Design Engineer from the Vancouver-based company, Modus Planning, Joaquin Karakas led the presentation, placing emphasis on the need to make our community a more attractive living space for those who prefer walking or bicycling as their mode of transportation over a car.
Some ideas Karakas presented were condensing the highway roads along downtown into three lanes, creating a more pedestrian-oriented layout, creating more housing options and local street facing shops, supporting private investment, and also touched on purposing vacant lots as possible public gathering spaces.

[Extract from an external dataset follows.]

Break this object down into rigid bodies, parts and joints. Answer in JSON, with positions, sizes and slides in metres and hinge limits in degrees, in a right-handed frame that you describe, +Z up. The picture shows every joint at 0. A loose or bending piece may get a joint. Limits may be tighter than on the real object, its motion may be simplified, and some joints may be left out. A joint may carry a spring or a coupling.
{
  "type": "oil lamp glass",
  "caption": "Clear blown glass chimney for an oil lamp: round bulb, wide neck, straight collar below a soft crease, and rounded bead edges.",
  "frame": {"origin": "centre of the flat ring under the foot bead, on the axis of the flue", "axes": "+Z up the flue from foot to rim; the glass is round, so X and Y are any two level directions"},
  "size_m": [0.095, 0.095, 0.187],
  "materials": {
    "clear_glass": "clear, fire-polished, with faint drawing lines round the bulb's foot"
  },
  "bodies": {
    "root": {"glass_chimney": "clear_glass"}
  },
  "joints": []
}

“Chances are if you have a successful downtown, you have a successful community, “Karakas said. “Downtowns, when they are working well, are the social heart of the community, they’re the cultural heart of the community, and the economic heart of the community.”
City Manager, Diane Hunter was also present, answering questions about the role city staff will play in guiding the standards and policies of design implementations.
“There’s a lot of interest on 100 (Street) and 100 (Avenue). Everything from let’s make it into a parking lot, let’s make it into a strip mall, lets make it into a park, “Hunter responds to a member’s question about the aforementioned street concern. “Lots of good ideas… though one of the things we heard from the community… over the years is, ‘we want to know that the city has a plan’.”
Karakas did credit the already strong presence of civic buildings around downtown like City Hall and the Court House, as well as our community’s cultural use of buildings like the North Peace Cultural Centre and the Lindo Theatre.
Of course, the city wants to hear from local community members as well, and encourages you to voice any ideas or concerns on PlaceSpeak, an online forum currently running on the city’s website.
The community’s voice will also be heard during the “drop in” event on June 26, running from 6:00 p.m. – 8:00 p.m. in the Cultural Centre, as well as at the city’s Canada Day booth.